The music industry seemed to be successfully meeting their goal of diminishing illegal music downloads. In April 2003, however, they pushed their limits further by suing four college students for direct infringement. These students were running file-sharing engines that helped others on their school campuses share copyrighted songs. [44] The suits filed by the Record Industry Association of America (“RIAA”) sought the highest damages possible, up to one-hundred and fifty thousand dollars per instance of copyright infringement. [45] The RIAA’s goal in bringing these suits was to stop infringements across the board and the RIAA was “hopeful this round of lawsuits [would] send a message to others that they should immediately cease and desist.” [46]

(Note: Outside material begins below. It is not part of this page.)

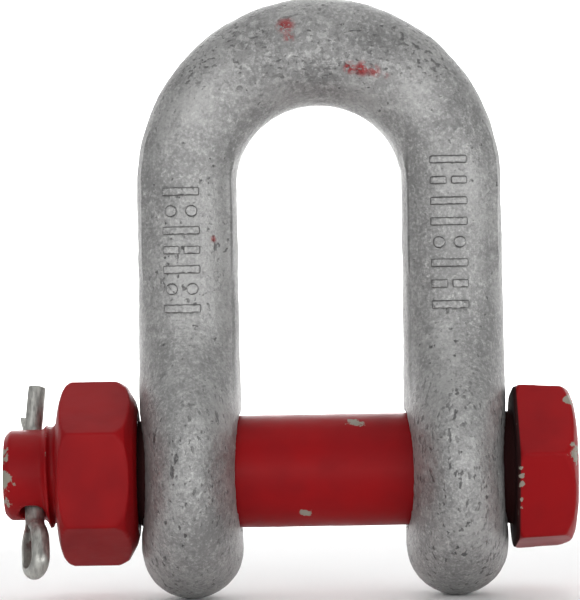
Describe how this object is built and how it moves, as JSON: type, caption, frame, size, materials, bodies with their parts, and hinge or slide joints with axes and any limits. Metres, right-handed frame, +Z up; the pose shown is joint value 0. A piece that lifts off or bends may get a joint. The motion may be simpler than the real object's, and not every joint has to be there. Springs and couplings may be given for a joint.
{
  "type": "bolt-type chain shackle",
  "caption": "Forged galvanised chain shackle with straight legs, closed by a red safety bolt, a thick hex nut and a split pin.",
  "frame": {"origin": "on the bolt's axis, midway between the two eyes", "axes": "+X along the bolt towards its head, +Y through the loop's opening towards the back, +Z up to the crown"},
  "size_m": [0.1426, 0.063, 0.149],
  "materials": {
    "galvanised_steel": "hot-dip galvanised, matt and slightly rough",
    "red_paint": "red enamel with chipped edges",
    "zinc_wire": "zinc-plated drawn wire"
  },
  "bodies": {
    "shackle_body": {"shackle_body": "galvanised_steel"},
    "bolt": {"bolt": "red_paint"},
    "nut": {"nut": "red_paint"},
    "cotter_pin": {"cotter_pin": "zinc_wire"}
  },
  "joints": [
    {"name": "bolt_turn", "type": "hinge", "parent": "shackle_body", "child": "bolt", "pos_m": [0, 0, 0], "axis": [1, 0, 0], "continuous": true},
    {"name": "nut_turn", "type": "hinge", "parent": "bolt", "child": "nut", "pos_m": [-0.0561, 0, 0], "axis": [1, 0, 0], "range_deg": [-200, 45]},
    {"name": "cotter_play", "type": "slide", "parent": "bolt", "child": "cotter_pin", "axis": [0.0523, -0.5439, -0.8375], "range_m": [-0.0012, 0]}
  ]
}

The music industry’s message was being received loud and clear but it had a strongly negative effect. It did scare a few consumers into paying for copyrighted music again but it upset far more of them. They felt the big moguls of the industry were fighting more for their share of the profits than the effect piracy was having on the individual artists. [47] The lawsuits raised public awareness of the illegality of online file trading and had also brought a negative view on the music labels. [48] Because of the negative image publishing houses were starting to create for themselves, these lawsuits encouraged, rather than diminished, piracy. According to scholars, digital piracy remains an issue even with the option of streaming services providing an infinite amount of music for a small monthly fee. Billions of music files continue to be traded every month. [49]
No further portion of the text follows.